## Data section

☆ ☆ ☆ ☆

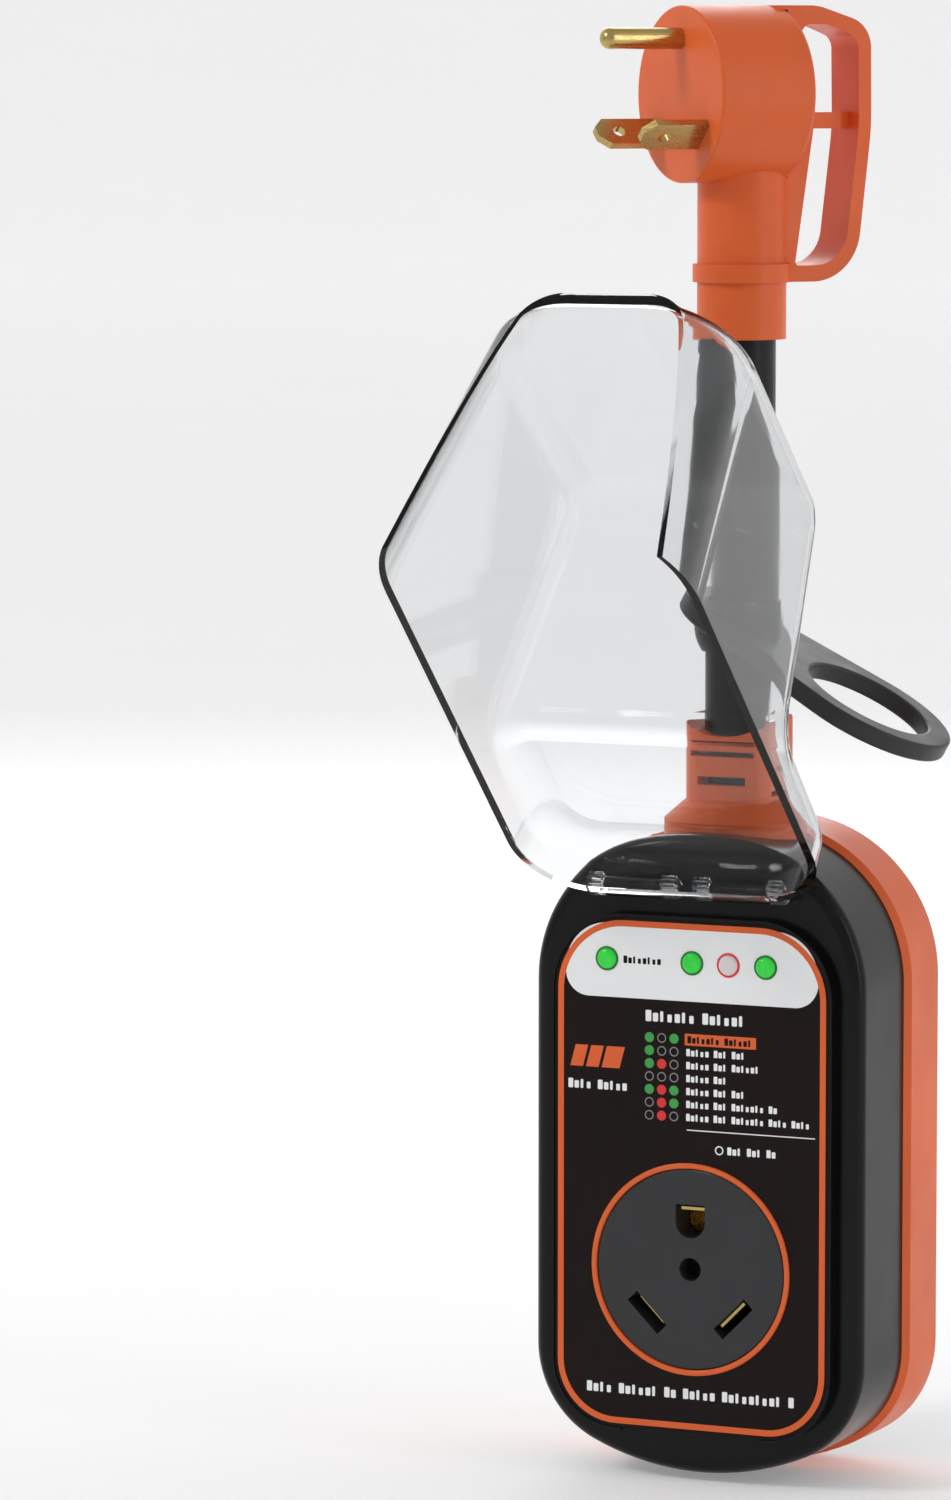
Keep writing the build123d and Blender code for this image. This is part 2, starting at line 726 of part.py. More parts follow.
grip_back, grip_low = 31.7, collar_bottom - plug_z
with BuildPart() as plug_handle:
    with BuildSketch(side_plane):
        with BuildLine():
            outer = FilletPolyline(
                (6.0, head_radius_plug),
                (17.0, head_radius_plug),
                (grip_back, 16.5),
                (grip_back + 0.2, -8.0),
                (27.6, grip_low),
                (3.0, grip_low),
                radius=[14.0, 7.5, 70.0, 13.0],
            )
            Polyline(outer @ 1, (8.2, -8.0), (6.0, -4.0), outer @ 0)
        make_face()
        with BuildLine():
            FilletPolyline(
                (12.0, 16.6),
                (20.0, 16.6),
                (28.2, 13.4),
                (28.5, -8.0),
                (24.5, grip_low + 3.9),
                (10.9, grip_low + 3.9),
                (16.2, -6.0),
                radius=[2.5, 10.0, 3.5, 60.0, 9.0, 1.0, 6.0],
                close=True,
            )
        make_face(mode=Mode.SUBTRACT)
    extrude(amount=handle_width / 2, both=True)
    with BuildSketch(side_plane):
        with Locations((21.5, -6.3)):
            Rectangle(17.0, 3.9)
    extrude(amount=1.95, both=True)
    with BuildSketch(head_plane.offset(head_back)):
        Circle(head_radius_plug)
    extrude(amount=head_front - head_back, mode=Mode.SUBTRACT)
    with BuildSketch(Plane.XY.offset(sleeve_bottom)):
        with Locations((0, cable_y)):
            Circle(collar_radius)
    extrude(amount=collar_top - sleeve_bottom, mode=Mode.SUBTRACT)
    with BuildSketch(Plane.XY.offset(collar_top)):
        with Locations((0, cable_y)):
            Circle(sleeve_radius)
    extrude(amount=plug_z - collar_top, mode=Mode.SUBTRACT)
save(plug_handle, "plug_handle")

# ---------------------------------------------------------------- hood

hinge_y = -face_depth - hinge_stand
outward = Vector(0, -cos(radians(open_angle)), sin(radians(open_angle)))
hood_origin = Vector(0, hinge_y, hinge_z) - outward * hinge_stand
hood_plane = Plane(origin=hood_origin, x_dir=(1, 0, 0), z_dir=outward)
profile_plane = Plane(origin=hood_origin, x_dir=hood_plane.y_dir, z_dir=(1, 0, 0))

rim_gap = 0.4
hood_top_edge, hood_end = -2.9, -129.0
step_near, step_far = -46.0, -57.0
low_roof, high_roof, end_roof = 15.0, 76.5, 74.0
side_radius = 9.0


def hood_block(inset, past_end):
    """The hood's outer form, or with an inset the space inside it.

    Seen from the side it is shallow over the indicators and deep over the outlet. Seen from
    the front it has tapered sides and rounded corners.
    """
    with BuildPart(mode=Mode.PRIVATE) as block:
        with BuildSketch(hood_plane.offset(rim_gap - past_end)):
            half, high, low = hood_half_width - inset, hood_top_edge - inset, -143.0
            with BuildLine():
                upper = FilletPolyline(
                    (half, -70), (half, high), (-half, high), (-half, -70), radius=18.0 - inset
                )
                FilletPolyline(upper @ 1, (-half, low), (half, low), upper @ 0, radius=30.0 - inset)
            make_face()
        extrude(amount=90.0, taper=hood_taper)
        with BuildSketch(profile_plane.offset(-50.0)):
            with BuildLine():
                roof = FilletPolyline(
                    (high, rim_gap - past_end),
                    (high, low_roof - inset),
                    (step_near - inset, low_roof + 1.5 - inset),
                    (step_far - inset, high_roof - inset),
                    (hood_end - 5.0 - past_end, end_roof - inset),
                    radius=[6.0 - inset, 5.0 + inset, 12.0 - inset],
                )
                Polyline(roof @ 1, (hood_end - past_end, rim_gap - past_end), roof @ 0)
            make_face()
        extrude(amount=100.0, mode=Mode.INTERSECT)
        sides = block.edges().filter_by(
            lambda edge: abs(edge.center().X) > 15.0
            and abs(edge.tangent_at(0.5).X) < 0.5
            and hood_plane.to_local_coords(edge.center()).Z > 11.0
            and hood_end + 1.0 - past_end < hood_plane.to_local_coords(edge.center()).Y < -20.0
        )
        fillet(sides, radius=side_radius - inset)
    return block


with BuildPart() as hood:
    add(hood_block(0.0, 0.0).part)
    add(hood_block(hood_wall, 4.0).part, mode=Mode.SUBTRACT)
    for low, high in lug_spans:
        with BuildSketch(profile_plane.offset(low)):
            with Locations((0, hinge_stand)):
                Circle(hinge_radius)
            with Locations((hood_top_edge / 2 - 0.2, hinge_stand)):
                Rectangle(-hood_top_edge + 0.4, 2.8)
            with Locations((0, hinge_stand)):
                Circle(hinge_pin_radius + 0.05, mode=Mode.SUBTRACT)
        lug = extrude(amount=high - low)
        mirror(lug, about=Plane.YZ)
save(hood, "hood")

with BuildPart() as hinge_pins:
    for side in (-1, 1):
        with BuildSketch(Plane.YZ.offset(side * 2.8)):
            with Locations((hinge_y, hinge_z)):
                Circle(hinge_pin_radius)
        extrude(amount=side * 21.8)
save(hinge_pins, "hinge_pins")

# ---------------------------------------------------------------- lock plate

with BuildPart() as lock_bush:
    with Locations((0, cable_y, lock_z)):
        Sphere(bush_radius)
    with BuildSketch(Plane.XY.offset(lock_z - bush_half_height)):
        with Locations((0, cable_y)):
            Circle(bush_radius + 1)
    extrude(amount=2 * bush_half_height, mode=Mode.INTERSECT)
    with BuildSketch(Plane.XY.offset(lock_z - 20.0)):
        with Locations((0, cable_y)):
            Circle(cable_radius + 0.06)
    extrude(amount=40.0, mode=Mode.SUBTRACT)
save(lock_bush, "lock_bush")

slope = radians(lock_tilt)
plate_normal = Vector(sin(slope), 0, cos(slope))
plate_plane = Plane(
    origin=Vector(0, cable_y, lock_z) - plate_normal * (lock_thickness / 2),
    x_dir=(cos(slope), 0, -sin(slope)),
    z_dir=plate_normal,
)
with BuildPart() as lock_plate:
    with BuildSketch(plate_plane):
        Circle(lock_small_radius)
        with Locations((lock_length, 0)):
            Circle(lock_large_radius)
        make_hull()
        Circle(lock_cable_hole, mode=Mode.SUBTRACT)
        with Locations((lock_length, 0)):
            Circle(lock_hole_radius, mode=Mode.SUBTRACT)
    extrude(amount=lock_thickness)
    fillet(lock_plate.edges().filter_by(GeomType.CIRCLE).sort_by(SortBy.RADIUS)[-4:], radius=0.8)
save(lock_plate, "lock_plate")
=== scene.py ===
"""Looks of the surge protector plug: materials, printed label, small details, lights and camera.

Everything is in metres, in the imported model's frame: +Z up, the front faces -Y.
"""

import json
from math import cos, pi, radians, sin

import bmesh
import bpy
from mathutils import Matrix, Vector


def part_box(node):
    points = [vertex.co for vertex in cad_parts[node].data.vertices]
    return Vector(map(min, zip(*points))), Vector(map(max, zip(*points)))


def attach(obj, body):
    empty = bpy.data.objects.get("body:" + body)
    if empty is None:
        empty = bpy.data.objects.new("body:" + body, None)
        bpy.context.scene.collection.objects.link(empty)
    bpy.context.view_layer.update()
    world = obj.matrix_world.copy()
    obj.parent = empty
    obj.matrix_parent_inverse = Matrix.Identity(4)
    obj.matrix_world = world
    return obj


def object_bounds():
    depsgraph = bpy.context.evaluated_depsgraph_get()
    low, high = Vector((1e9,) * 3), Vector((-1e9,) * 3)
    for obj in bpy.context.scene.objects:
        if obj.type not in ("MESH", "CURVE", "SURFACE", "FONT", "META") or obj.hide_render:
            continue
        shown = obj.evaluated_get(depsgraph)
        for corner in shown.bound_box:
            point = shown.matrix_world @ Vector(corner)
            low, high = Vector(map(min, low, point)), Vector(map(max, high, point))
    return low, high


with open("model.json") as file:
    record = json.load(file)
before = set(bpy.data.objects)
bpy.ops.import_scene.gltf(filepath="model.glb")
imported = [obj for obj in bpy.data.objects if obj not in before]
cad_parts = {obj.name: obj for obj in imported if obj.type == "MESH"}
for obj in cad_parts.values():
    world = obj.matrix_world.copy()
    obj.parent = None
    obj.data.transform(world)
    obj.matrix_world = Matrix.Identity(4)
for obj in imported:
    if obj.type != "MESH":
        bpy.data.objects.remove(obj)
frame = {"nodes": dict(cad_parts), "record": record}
cad_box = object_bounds()
nodes = frame["nodes"]
mm = 0.001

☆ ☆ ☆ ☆

## Aim
Within the listing above, extract exactly the lines from the line with "point = shown.matrix_world" to the line with "obj.parent = None", the two named lines included, and no others.

## In response
            point = shown.matrix_world @ Vector(corner)
            low, high = Vector(map(min, low, point)), Vector(map(max, high, point))
    return low, high


with open("model.json") as file:
    record = json.load(file)
before = set(bpy.data.objects)
bpy.ops.import_scene.gltf(filepath="model.glb")
imported = [obj for obj in bpy.data.objects if obj not in before]
cad_parts = {obj.name: obj for obj in imported if obj.type == "MESH"}
for obj in cad_parts.values():
    world = obj.matrix_world.copy()
    obj.parent = None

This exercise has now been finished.